Confident Nixon appreciates what Sox have going for them

As New England recoiled after a weekend snowstorm, about the only sign of spring yesterday was the Red Sox equipment truck pulling out of Fenway Park for its annual journey to Fort Myers, Fla.
As New England recoiled after a weekend snowstorm, about the only sign of spring yesterday was the Red Sox equipment truck pulling out of Fenway Park for its annual journey to Fort Myers, Fla. (Globe Staff Photo / Bill Greene)

FORT MYERS, Fla. -- He has been with the organization longer than any other player, entering his 13th year (and perhaps his last), but that's not why Trot Nixon may be the player most affected by all the changes made by the Red Sox this offseason.

Think about it.

He played in the outfield next to Johnny Damon, whom he called the night he saw on television that Damon was going to the Yankees and listened to Damon's lament that the Sox couldn't get a deal done.

He was good friends with Bill Mueller, the only Sox player who might have been whiter than he is. (''I've got more body hair than Billy," he insisted. ''That makes me look a little darker.")

And he had a locker next to Kevin Millar, the Sox player who made it his calling to keep track of such matters, and anything else that was worth an injection of ego-deflating humor.
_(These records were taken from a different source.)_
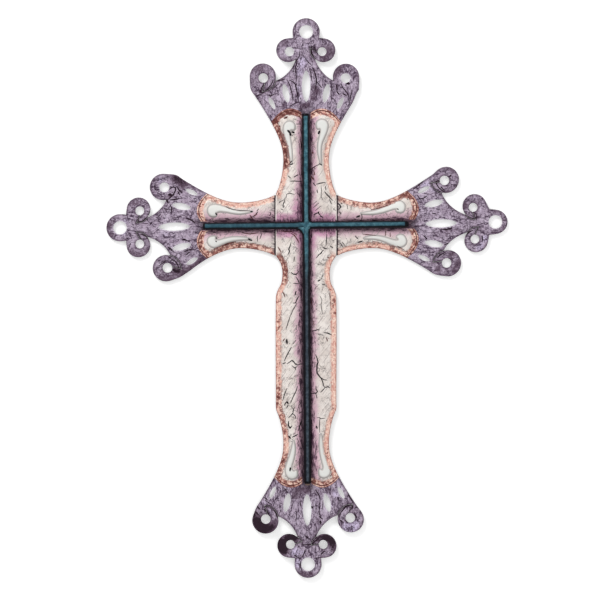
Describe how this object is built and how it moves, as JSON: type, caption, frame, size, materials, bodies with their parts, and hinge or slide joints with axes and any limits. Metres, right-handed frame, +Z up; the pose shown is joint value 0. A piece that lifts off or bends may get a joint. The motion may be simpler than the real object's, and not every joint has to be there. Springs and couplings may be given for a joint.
{
  "type": "wall cross",
  "caption": "Painted sheet-steel wall cross with pierced scroll finials, embossed panels and a round-bar cross over them.",
  "frame": {"origin": "centre of the nail hole in the top finial's ring, on the wall plane that the crossbar's back touches", "axes": "+X to the right and +Z up as the cross hangs, +Y into the wall, so the front faces -Y"},
  "size_m": [0.3449, 0.0093, 0.481],
  "materials": {
    "sheet_paint": "brushed satin paint, cream, mauve and copper, crackled",
    "bar_paint": "brushed satin paint, dark teal"
  },
  "bodies": {
    "root": {"upright": "sheet_paint", "crossbar": "sheet_paint", "upright_rod": "bar_paint", "left_arm_rod": "bar_paint", "right_arm_rod": "bar_paint"}
  },
  "joints": []
}
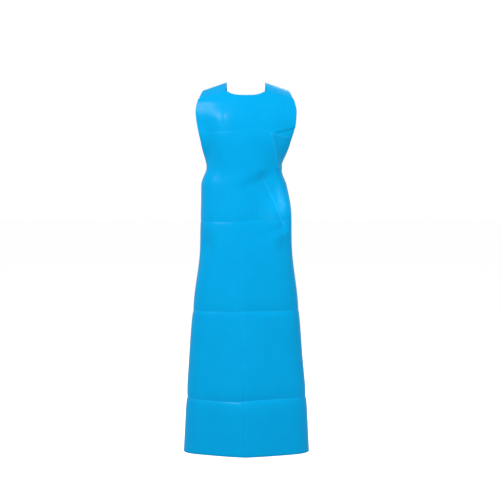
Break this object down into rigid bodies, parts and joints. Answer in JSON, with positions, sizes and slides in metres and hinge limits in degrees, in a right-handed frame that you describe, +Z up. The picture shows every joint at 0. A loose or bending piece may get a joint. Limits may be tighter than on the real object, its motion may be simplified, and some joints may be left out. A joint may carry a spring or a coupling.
{
  "type": "bib apron",
  "caption": "Worn bib apron of waterproof vinyl sheet with wide shoulder straps crossing on the back, elastic ends with hooks, and a buckled waist belt.",
  "frame": {"origin": "midway between the shoulders, level with the neck side of the straps where they rest on them", "axes": "+Z up, -Y the way the apron's front faces, +X to the right as the front is looked at"},
  "size_m": [0.4144, 0.2568, 1.261],
  "materials": {
    "vinyl_sheet": "smooth semi-gloss coated vinyl, bright cyan blue, with packing creases",
    "vinyl_strap": "smooth semi-gloss coated vinyl, bright cyan blue, welded edges",
    "white_elastic": "ribbed woven elastic, white",
    "white_webbing": "plain woven polyester webbing, white",
    "white_plastic": "moulded acetal, fine satin",
    "ring_metal": "nickel plated wire",
    "hook_metal": "pressed stainless steel, satin",
    "rivet_metal": "nickel plated cap rivets",
    "label_film": "blank white film"
  },
  "bodies": {
    "apron": {"apron_body": "vinyl_sheet", "shoulder_strap_left": "vinyl_strap", "ring_tab_left": "vinyl_strap", "corner_patch_left": "vinyl_strap", "elastic_strap_left": "white_elastic", "waist_belt_left": "white_webbing", "tab_rivet_outer_left": "rivet_metal", "belt_rivet_outer_left": "rivet_metal", "tab_rivet_inner_left": "rivet_metal", "belt_rivet_inner_left": "rivet_metal", "strap_rivet_upper_left": "rivet_metal", "strap_rivet_lower_left": "rivet_metal", "shoulder_strap_right": "vinyl_strap", "ring_tab_right": "vinyl_strap", "corner_patch_right": "vinyl_strap", "elastic_strap_right": "white_elastic", "waist_belt_right": "white_webbing", "tab_rivet_outer_right": "rivet_metal", "belt_rivet_outer_right": "rivet_metal", "tab_rivet_inner_right": "rivet_metal", "belt_rivet_inner_right": "rivet_metal", "strap_rivet_upper_right": "rivet_metal", "strap_rivet_lower_right": "rivet_metal", "back_cross_patch": "vinyl_strap", "back_cross_rivet": "rivet_metal", "buckle_socket": "white_plastic", "size_label_blank": "label_film"},
    "belt_keeper": {"belt_keeper": "white_plastic"},
    "buckle_plug": {"buckle_plug": "white_plastic"},
    "d_ring_left": {"d_ring_left": "ring_metal"},
    "d_ring_right": {"d_ring_right": "ring_metal"},
    "hook_left": {"hook_left": "hook_metal"},
    "hook_right": {"hook_right": "hook_metal"},
    "strap_slider_left": {"strap_slider_left": "white_plastic"},
    "strap_slider_right": {"strap_slider_right": "white_plastic"}
  },
  "joints": [
    {"name": "hook_left_swing", "type": "hinge", "parent": "apron", "child": "hook_left", "pos_m": [-0.0602, 0.06549, -0.29371], "axis": [0.6932, 0.4596, -0.5552], "range_deg": [-10, 10], "stiffness_Nm_per_rad": 0.15},
    {"name": "d_ring_left_swing", "type": "hinge", "parent": "apron", "child": "d_ring_left", "pos_m": [-0.08557, 0.05095, -0.33743], "axis": [0.6932, 0.4596, -0.5552], "range_deg": [-14, 14]},
    {"name": "strap_slider_left_slide", "type": "slide", "parent": "apron", "child": "strap_slider_left", "axis": [0.4824, 0.2765, 0.8312], "range_m": [-0.012, 0.012]},
    {"name": "hook_right_swing", "type": "hinge", "parent": "apron", "child": "hook_right", "pos_m": [0.0602, 0.06549, -0.29371], "axis": [0.6932, -0.4596, 0.5552], "range_deg": [-10, 10], "stiffness_Nm_per_rad": 0.15},
    {"name": "d_ring_right_swing", "type": "hinge", "parent": "apron", "child": "d_ring_right", "pos_m": [0.08557, 0.05095, -0.33743], "axis": [0.6932, -0.4596, 0.5552], "range_deg": [-14, 14]},
    {"name": "strap_slider_right_slide", "type": "slide", "parent": "apron", "child": "strap_slider_right", "axis": [-0.4824, 0.2765, 0.8312], "range_m": [-0.012, 0.012]},
    {"name": "buckle_release", "type": "slide", "parent": "apron", "child": "buckle_plug", "axis": [1, 0, 0], "range_m": [0, 0.02], "deforming": ["waist_belt_right"]},
    {"name": "belt_keeper_slide", "type": "slide", "parent": "apron", "child": "belt_keeper", "axis": [-0.8544, -0.5196, 0], "range_m": [-0.007, 0.007]}
  ],
  "couplings": [
    {"joint": "d_ring_left_swing", "follows": "hook_left_swing", "ratio": -1.391},
    {"joint": "d_ring_right_swing", "follows": "hook_right_swing", "ratio": -1.391}
  ]
}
''No one can pick up that guy's slack," Nixon said of Millar yesterday morning, while sitting on a bench in the Sox' training complex. ''We said [to Doug Mirabelli], 'OK, Doug, you're going to have to pick up the reins,' but now Dougie's gone.

''But we're going to be fine. We got enough guys pulling pranks, Big Papi, other guys. I'll go up to Schill and say, 'Hey, who do you want to dog you, now that Kevin is gone?' "

Seriously, folks, as much as Nixon is going to miss those teammates, he didn't come to camp earlier than any other Sox position player -- Feb. 1, allowing for a side trip to Disney World with his family -- with the idea that he will be surrounded by ghosts.

''You hate to see guys like that leave," he said, ''but all those holes we had I think we filled them very nicely.

''We're going to survive. We're going to be just fine. I don't think it was a real crazy offseason. I think there were quite a few changes, but nothing so drastic that it was, 'What are we going to do?' "

The new third baseman, Mike Lowell, is someone Nixon played against in the minors and became friendly with through Millar, who played with Lowell on the Marlins.

''I think Mike Lowell is going to have a great year," Nixon said. ''He's very comparable to Billy, as far as the person he is."

Coco Crisp, the new center fielder? ''I love Johnny to death," Nixon said. ''But Coco, it's important for these guys, especially Coco above all, not to listen when people try to compare Coco to Johnny.

''I think Coco has an understanding of what kind of ballplayer he is, he knows what he's capable of. Just go out there and do it. He had a great year last year. He's a rising star. He's going to be in a great atmosphere."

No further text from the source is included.